--- DATA SEGMENT ---
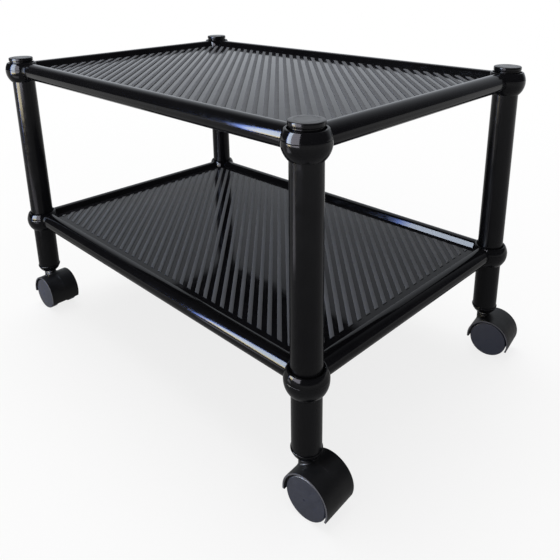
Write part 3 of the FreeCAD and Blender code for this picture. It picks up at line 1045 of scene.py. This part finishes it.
def white_floor():
    finish = bpy.data.materials.new("white_floor")
    finish.use_nodes = True
    tree = finish.node_tree
    lit = tree.nodes["Principled BSDF"]
    lit.inputs["Roughness"].default_value = 0.9
    lit.inputs["Specular IOR Level"].default_value = 0.0
    lit.inputs["Base Color"].default_value = floor_shade
    spot = tree.nodes.new("ShaderNodeTexCoord")
    reach = tree.nodes.new("ShaderNodeVectorMath")
    reach.operation = "LENGTH"
    tree.links.new(spot.outputs["Object"], reach.inputs[0])
    plainer = ramp(tree, reach.outputs["Value"], fade_range, low=plain_share, high=1)
    # painted shade: a mirrored ray sees the floor darker near the trolley, full white further off
    painted_shade_ramp = ramp(tree, reach.outputs["Value"], fade_range, low=mirrored_white_painted_shade, high=1)
    mirrored = whichever(tree, "Is Glossy Ray", "Is Transmission Ray")
    plain = tree.nodes.new("ShaderNodeEmission")
    tree.links.new(mixed(tree, mirrored, white, painted_shade_ramp), plain.inputs["Color"])
    share = tree.nodes.new("ShaderNodeMath")
    share.operation = "MULTIPLY"
    seen = whichever(tree, "Is Camera Ray", "Is Glossy Ray", "Is Transmission Ray")
    tree.links.new(seen, share.inputs[0])
    tree.links.new(plainer, share.inputs[1])
    blend = tree.nodes.new("ShaderNodeMixShader")
    tree.links.new(share.outputs["Value"], blend.inputs["Fac"])
    tree.links.new(lit.outputs["BSDF"], blend.inputs[1])
    tree.links.new(plain.outputs["Emission"], blend.inputs[2])
    tree.links.new(blend.outputs["Shader"], tree.nodes["Material Output"].inputs["Surface"])
    return finish


# %% The floor
floor_half = 6                 # metres from its middle to each side

bm = bmesh.new()
bmesh.ops.create_grid(bm, x_segments=1, y_segments=1, size=floor_half)
floor_mesh = bpy.data.meshes.new("floor")
bm.to_mesh(floor_mesh)
bm.free()
floor_mesh.materials.append(white_floor())
ground = bpy.data.objects.new("floor", floor_mesh)
bpy.context.scene.collection.objects.link(ground)
print("the floor is", 2 * floor_half, "m wide")

# %% [markdown]
# ## Lamps
#
# One broad sun stands in for a large soft lamp overhead and makes the shadow below the trolley.
# It shows in no reflection, because a real soft lamp that large would have no outline either.

# %% The overhead lamp
sun_data = bpy.data.lights.new("overhead", "SUN")
sun_data.energy = 1.5
sun_data.angle = math.radians(40)
sun_direction = Vector((0.30, -0.10, -1.0))
sun = bpy.data.objects.new("overhead", sun_data)
sun.rotation_euler = sun_direction.to_track_quat("-Z", "Y").to_euler()
sun.visible_glossy = False
bpy.context.scene.collection.objects.link(sun)
print("overhead lamp at strength", sun_data.energy)

# %% [markdown]
# A window to the left of the viewer is there for its reflection alone. It draws the long pale
# streaks along the round sides of the rails and on the slanted wall at the back, blue where its
# edge is seen. A lit sill and a patch of lit floor below it give them a warm lower edge, and a
# curtain beside it fills in more dimly. Painting such streaks into the material would be wrong
# from any other side, while lit rectangles stay put and let the plastic mirror them.

# %% What the plastic mirrors
def reflected_patch(name, where, turn_degrees, size, brightness, colour):
    """A lit rectangle that shows only in reflections; turn is about X and then about Z."""
    data = bpy.data.lights.new(name, "AREA")
    data.shape = "RECTANGLE"
    data.size, data.size_y = size
    data.energy = brightness * 4 * size[0] * size[1]
    data.color = colour
    patch = bpy.data.objects.new(name, data)
    patch.location = where
    patch.rotation_euler = [math.radians(turn) for turn in (turn_degrees[0], 0, turn_degrees[1])]
    patch.visible_camera = False
    patch.visible_diffuse = False
    bpy.context.scene.collection.objects.link(patch)
    print(name, "is", size[0], "by", size[1], "m")


upright = (90, 0)              # facing the trolley, from the front
window_y = -0.85
reflected_patch(
    "window", where=(-0.29, window_y, 0.69), turn_degrees=upright, size=(0.40, 0.84),
    brightness=45, colour=(0.74, 0.84, 1.0),
)
reflected_patch(
    "window_edge", where=(-0.51, window_y, 0.61), turn_degrees=upright, size=(0.04, 1.0),
    brightness=45, colour=(0.20, 0.34, 1.0),
)
reflected_patch(
    "sunlit_sill", where=(-0.29, window_y, 0.22), turn_degrees=upright, size=(0.40, 0.10),
    brightness=40, colour=(1.0, 0.88, 0.58),
)
reflected_patch(
    "curtain", where=(0.16, window_y, 0.60), turn_degrees=upright, size=(0.50, 0.80),
    brightness=14, colour=(0.90, 0.88, 1.0),
)
reflected_patch(
    "sunlit_floor", where=(-0.27, -0.73, 0.005), turn_degrees=(180, 45), size=(0.55, 0.22),
    brightness=3, colour=(0.92, 0.90, 1.0),
)

# %% [markdown]
# ## The camera
#
# The trolley is seen from above its front right corner and from near, so that this corner comes
# forward. Aiming the camera further down would tip the posts together. A small lens shift does
# part of that work, and keeps them more nearly upright.

# %% Camera
camera_spot = (0.5906, -0.5250, 0.5001)
camera_yaw = 45.11             # degrees from looking along +Y, turned to the left
camera_pitch = 17.36           # degrees downwards
camera_roll = -0.78

camera_data = bpy.data.cameras.new("camera")
camera_data.sensor_width = 36
camera_data.lens = 38.96
camera_data.shift_y = -0.22
camera_data.clip_start = 0.01
camera = bpy.data.objects.new("camera", camera_data)
bpy.context.scene.collection.objects.link(camera)
bpy.context.scene.camera = camera
camera.location = camera_spot
yaw = Matrix.Rotation(math.radians(camera_yaw), 4, "Z")
pitch = Matrix.Rotation(math.radians(90 - camera_pitch), 4, "X")
roll = Matrix.Rotation(math.radians(camera_roll), 4, "Z")
camera.rotation_euler = (yaw @ pitch @ roll).to_euler()
print("camera at", camera_spot)

# %% [markdown]
# ## Close the lesson
#
# The render uses the standard view, so a colour comes out as it is written.

# %% Finish
bpy.context.scene.view_settings.view_transform = "Standard"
---
# AIM:
In the listing above, find each line with the word "this" and copy it.

# TASK RESPONSE:
Write part 3 of the FreeCAD and Blender code for this picture. It picks up at line 1045 of scene.py. This part finishes it.
# The trolley is seen from above its front right corner and from near, so that this corner comes